Stated problem
Give every entry again, word for word and in full.

Data to use
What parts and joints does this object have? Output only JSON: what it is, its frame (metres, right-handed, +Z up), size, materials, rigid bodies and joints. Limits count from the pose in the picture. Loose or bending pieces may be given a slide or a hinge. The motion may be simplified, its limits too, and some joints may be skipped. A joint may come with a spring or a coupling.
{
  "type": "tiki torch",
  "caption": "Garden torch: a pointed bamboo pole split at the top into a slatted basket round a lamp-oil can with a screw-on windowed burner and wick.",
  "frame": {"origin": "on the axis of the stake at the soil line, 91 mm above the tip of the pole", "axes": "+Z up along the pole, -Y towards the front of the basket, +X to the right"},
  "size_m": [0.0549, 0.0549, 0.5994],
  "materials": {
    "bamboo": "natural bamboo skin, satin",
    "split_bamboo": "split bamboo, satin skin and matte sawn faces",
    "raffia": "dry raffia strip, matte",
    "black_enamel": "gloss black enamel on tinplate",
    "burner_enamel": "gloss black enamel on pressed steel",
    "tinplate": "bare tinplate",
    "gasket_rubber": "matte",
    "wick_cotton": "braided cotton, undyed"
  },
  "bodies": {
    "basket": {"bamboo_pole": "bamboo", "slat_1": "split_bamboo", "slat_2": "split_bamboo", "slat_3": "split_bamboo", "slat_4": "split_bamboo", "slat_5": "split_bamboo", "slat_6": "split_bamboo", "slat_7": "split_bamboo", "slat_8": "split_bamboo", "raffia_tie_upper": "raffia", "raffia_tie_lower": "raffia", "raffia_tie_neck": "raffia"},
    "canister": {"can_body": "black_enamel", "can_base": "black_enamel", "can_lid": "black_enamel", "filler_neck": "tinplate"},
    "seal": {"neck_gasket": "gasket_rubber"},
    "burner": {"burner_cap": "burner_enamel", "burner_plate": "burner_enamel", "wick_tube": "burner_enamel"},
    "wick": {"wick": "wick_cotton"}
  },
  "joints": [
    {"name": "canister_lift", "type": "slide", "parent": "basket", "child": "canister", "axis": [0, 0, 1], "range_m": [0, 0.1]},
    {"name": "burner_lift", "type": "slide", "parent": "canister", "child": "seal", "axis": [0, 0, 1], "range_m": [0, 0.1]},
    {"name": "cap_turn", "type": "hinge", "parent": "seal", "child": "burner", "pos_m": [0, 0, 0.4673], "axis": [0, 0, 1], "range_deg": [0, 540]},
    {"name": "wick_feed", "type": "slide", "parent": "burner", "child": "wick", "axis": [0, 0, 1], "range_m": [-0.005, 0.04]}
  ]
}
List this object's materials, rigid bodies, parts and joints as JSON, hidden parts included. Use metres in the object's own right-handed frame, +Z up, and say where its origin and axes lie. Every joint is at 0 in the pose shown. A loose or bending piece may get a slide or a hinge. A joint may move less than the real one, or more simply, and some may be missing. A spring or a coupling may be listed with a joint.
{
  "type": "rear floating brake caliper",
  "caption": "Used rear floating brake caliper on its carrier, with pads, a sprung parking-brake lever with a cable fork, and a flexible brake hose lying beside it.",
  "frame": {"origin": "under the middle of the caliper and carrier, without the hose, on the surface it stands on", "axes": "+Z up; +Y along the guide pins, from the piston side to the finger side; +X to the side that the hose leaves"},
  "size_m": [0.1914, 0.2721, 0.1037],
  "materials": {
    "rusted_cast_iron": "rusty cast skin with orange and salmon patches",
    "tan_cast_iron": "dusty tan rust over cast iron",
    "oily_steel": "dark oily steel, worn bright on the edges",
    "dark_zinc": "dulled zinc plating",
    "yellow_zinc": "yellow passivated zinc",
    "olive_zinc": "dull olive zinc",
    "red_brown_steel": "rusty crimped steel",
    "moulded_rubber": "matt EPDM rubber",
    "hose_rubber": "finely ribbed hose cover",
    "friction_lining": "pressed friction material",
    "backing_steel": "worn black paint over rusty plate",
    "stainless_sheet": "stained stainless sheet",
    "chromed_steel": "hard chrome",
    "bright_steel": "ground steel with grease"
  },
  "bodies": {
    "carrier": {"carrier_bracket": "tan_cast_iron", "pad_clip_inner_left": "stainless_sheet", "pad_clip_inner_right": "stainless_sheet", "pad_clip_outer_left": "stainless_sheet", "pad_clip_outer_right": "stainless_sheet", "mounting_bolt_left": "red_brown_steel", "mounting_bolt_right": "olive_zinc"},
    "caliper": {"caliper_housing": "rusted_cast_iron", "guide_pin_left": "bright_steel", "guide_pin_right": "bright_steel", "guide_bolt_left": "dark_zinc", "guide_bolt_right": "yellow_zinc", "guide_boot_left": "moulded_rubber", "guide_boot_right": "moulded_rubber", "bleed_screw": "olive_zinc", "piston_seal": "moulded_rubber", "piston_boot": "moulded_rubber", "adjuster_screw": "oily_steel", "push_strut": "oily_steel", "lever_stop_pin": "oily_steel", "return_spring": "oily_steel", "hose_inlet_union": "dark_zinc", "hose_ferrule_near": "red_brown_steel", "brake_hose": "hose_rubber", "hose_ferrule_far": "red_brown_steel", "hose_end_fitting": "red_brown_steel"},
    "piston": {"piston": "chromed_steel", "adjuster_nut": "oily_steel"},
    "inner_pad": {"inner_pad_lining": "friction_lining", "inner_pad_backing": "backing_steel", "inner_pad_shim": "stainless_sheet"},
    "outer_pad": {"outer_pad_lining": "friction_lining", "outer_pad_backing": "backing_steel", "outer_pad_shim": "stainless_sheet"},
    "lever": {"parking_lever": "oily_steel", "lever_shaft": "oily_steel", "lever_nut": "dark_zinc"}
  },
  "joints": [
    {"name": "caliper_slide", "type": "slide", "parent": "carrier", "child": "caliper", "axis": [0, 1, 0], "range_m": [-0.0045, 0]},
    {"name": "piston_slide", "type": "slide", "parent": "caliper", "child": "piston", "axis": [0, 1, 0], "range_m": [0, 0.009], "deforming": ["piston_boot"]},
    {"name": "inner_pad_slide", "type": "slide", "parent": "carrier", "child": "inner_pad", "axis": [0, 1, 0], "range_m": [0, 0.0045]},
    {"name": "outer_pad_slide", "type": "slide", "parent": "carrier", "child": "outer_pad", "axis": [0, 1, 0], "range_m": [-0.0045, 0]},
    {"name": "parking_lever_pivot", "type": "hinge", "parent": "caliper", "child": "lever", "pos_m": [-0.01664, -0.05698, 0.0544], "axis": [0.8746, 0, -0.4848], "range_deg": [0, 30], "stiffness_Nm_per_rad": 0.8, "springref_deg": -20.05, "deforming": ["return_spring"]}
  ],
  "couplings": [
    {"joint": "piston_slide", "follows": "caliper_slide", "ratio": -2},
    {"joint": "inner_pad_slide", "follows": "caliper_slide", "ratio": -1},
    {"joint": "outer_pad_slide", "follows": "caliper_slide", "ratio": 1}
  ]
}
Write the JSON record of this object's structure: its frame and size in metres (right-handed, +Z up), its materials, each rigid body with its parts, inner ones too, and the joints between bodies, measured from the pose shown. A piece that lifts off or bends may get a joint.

Solution to this task
What parts and joints does this object have? Output only JSON: what it is, its frame (metres, right-handed, +Z up), size, materials, rigid bodies and joints. Limits count from the pose in the picture. Loose or bending pieces may be given a slide or a hinge. The motion may be simplified, its limits too, and some joints may be skipped. A joint may come with a spring or a coupling.
{
  "type": "tiki torch",
  "caption": "Garden torch: a pointed bamboo pole split at the top into a slatted basket round a lamp-oil can with a screw-on windowed burner and wick.",
  "frame": {"origin": "on the axis of the stake at the soil line, 91 mm above the tip of the pole", "axes": "+Z up along the pole, -Y towards the front of the basket, +X to the right"},
  "size_m": [0.0549, 0.0549, 0.5994],
  "materials": {
    "bamboo": "natural bamboo skin, satin",
    "split_bamboo": "split bamboo, satin skin and matte sawn faces",
    "raffia": "dry raffia strip, matte",
    "black_enamel": "gloss black enamel on tinplate",
    "burner_enamel": "gloss black enamel on pressed steel",
    "tinplate": "bare tinplate",
    "gasket_rubber": "matte",
    "wick_cotton": "braided cotton, undyed"
  },
  "bodies": {
    "basket": {"bamboo_pole": "bamboo", "slat_1": "split_bamboo", "slat_2": "split_bamboo", "slat_3": "split_bamboo", "slat_4": "split_bamboo", "slat_5": "split_bamboo", "slat_6": "split_bamboo", "slat_7": "split_bamboo", "slat_8": "split_bamboo", "raffia_tie_upper": "raffia", "raffia_tie_lower": "raffia", "raffia_tie_neck": "raffia"},
    "canister": {"can_body": "black_enamel", "can_base": "black_enamel", "can_lid": "black_enamel", "filler_neck": "tinplate"},
    "seal": {"neck_gasket": "gasket_rubber"},
    "burner": {"burner_cap": "burner_enamel", "burner_plate": "burner_enamel", "wick_tube": "burner_enamel"},
    "wick": {"wick": "wick_cotton"}
  },
  "joints": [
    {"name": "canister_lift", "type": "slide", "parent": "basket", "child": "canister", "axis": [0, 0, 1], "range_m": [0, 0.1]},
    {"name": "burner_lift", "type": "slide", "parent": "canister", "child": "seal", "axis": [0, 0, 1], "range_m": [0, 0.1]},
    {"name": "cap_turn", "type": "hinge", "parent": "seal", "child": "burner", "pos_m": [0, 0, 0.4673], "axis": [0, 0, 1], "range_deg": [0, 540]},
    {"name": "wick_feed", "type": "slide", "parent": "burner", "child": "wick", "axis": [0, 0, 1], "range_m": [-0.005, 0.04]}
  ]
}
List this object's materials, rigid bodies, parts and joints as JSON, hidden parts included. Use metres in the object's own right-handed frame, +Z up, and say where its origin and axes lie. Every joint is at 0 in the pose shown. A loose or bending piece may get a slide or a hinge. A joint may move less than the real one, or more simply, and some may be missing. A spring or a coupling may be listed with a joint.
{
  "type": "rear floating brake caliper",
  "caption": "Used rear floating brake caliper on its carrier, with pads, a sprung parking-brake lever with a cable fork, and a flexible brake hose lying beside it.",
  "frame": {"origin": "under the middle of the caliper and carrier, without the hose, on the surface it stands on", "axes": "+Z up; +Y along the guide pins, from the piston side to the finger side; +X to the side that the hose leaves"},
  "size_m": [0.1914, 0.2721, 0.1037],
  "materials": {
    "rusted_cast_iron": "rusty cast skin with orange and salmon patches",
    "tan_cast_iron": "dusty tan rust over cast iron",
    "oily_steel": "dark oily steel, worn bright on the edges",
    "dark_zinc": "dulled zinc plating",
    "yellow_zinc": "yellow passivated zinc",
    "olive_zinc": "dull olive zinc",
    "red_brown_steel": "rusty crimped steel",
    "moulded_rubber": "matt EPDM rubber",
    "hose_rubber": "finely ribbed hose cover",
    "friction_lining": "pressed friction material",
    "backing_steel": "worn black paint over rusty plate",
    "stainless_sheet": "stained stainless sheet",
    "chromed_steel": "hard chrome",
    "bright_steel": "ground steel with grease"
  },
  "bodies": {
    "carrier": {"carrier_bracket": "tan_cast_iron", "pad_clip_inner_left": "stainless_sheet", "pad_clip_inner_right": "stainless_sheet", "pad_clip_outer_left": "stainless_sheet", "pad_clip_outer_right": "stainless_sheet", "mounting_bolt_left": "red_brown_steel", "mounting_bolt_right": "olive_zinc"},
    "caliper": {"caliper_housing": "rusted_cast_iron", "guide_pin_left": "bright_steel", "guide_pin_right": "bright_steel", "guide_bolt_left": "dark_zinc", "guide_bolt_right": "yellow_zinc", "guide_boot_left": "moulded_rubber", "guide_boot_right": "moulded_rubber", "bleed_screw": "olive_zinc", "piston_seal": "moulded_rubber", "piston_boot": "moulded_rubber", "adjuster_screw": "oily_steel", "push_strut": "oily_steel", "lever_stop_pin": "oily_steel", "return_spring": "oily_steel", "hose_inlet_union": "dark_zinc", "hose_ferrule_near": "red_brown_steel", "brake_hose": "hose_rubber", "hose_ferrule_far": "red_brown_steel", "hose_end_fitting": "red_brown_steel"},
    "piston": {"piston": "chromed_steel", "adjuster_nut": "oily_steel"},
    "inner_pad": {"inner_pad_lining": "friction_lining", "inner_pad_backing": "backing_steel", "inner_pad_shim": "stainless_sheet"},
    "outer_pad": {"outer_pad_lining": "friction_lining", "outer_pad_backing": "backing_steel", "outer_pad_shim": "stainless_sheet"},
    "lever": {"parking_lever": "oily_steel", "lever_shaft": "oily_steel", "lever_nut": "dark_zinc"}
  },
  "joints": [
    {"name": "caliper_slide", "type": "slide", "parent": "carrier", "child": "caliper", "axis": [0, 1, 0], "range_m": [-0.0045, 0]},
    {"name": "piston_slide", "type": "slide", "parent": "caliper", "child": "piston", "axis": [0, 1, 0], "range_m": [0, 0.009], "deforming": ["piston_boot"]},
    {"name": "inner_pad_slide", "type": "slide", "parent": "carrier", "child": "inner_pad", "axis": [0, 1, 0], "range_m": [0, 0.0045]},
    {"name": "outer_pad_slide", "type": "slide", "parent": "carrier", "child": "outer_pad", "axis": [0, 1, 0], "range_m": [-0.0045, 0]},
    {"name": "parking_lever_pivot", "type": "hinge", "parent": "caliper", "child": "lever", "pos_m": [-0.01664, -0.05698, 0.0544], "axis": [0.8746, 0, -0.4848], "range_deg": [0, 30], "stiffness_Nm_per_rad": 0.8, "springref_deg": -20.05, "deforming": ["return_spring"]}
  ],
  "couplings": [
    {"joint": "piston_slide", "follows": "caliper_slide", "ratio": -2},
    {"joint": "inner_pad_slide", "follows": "caliper_slide", "ratio": -1},
    {"joint": "outer_pad_slide", "follows": "caliper_slide", "ratio": 1}
  ]
}
Write the JSON record of this object's structure: its frame and size in metres (right-handed, +Z up), its materials, each rigid body with its parts, inner ones too, and the joints between bodies, measured from the pose shown. A piece that lifts off or bends may get a joint.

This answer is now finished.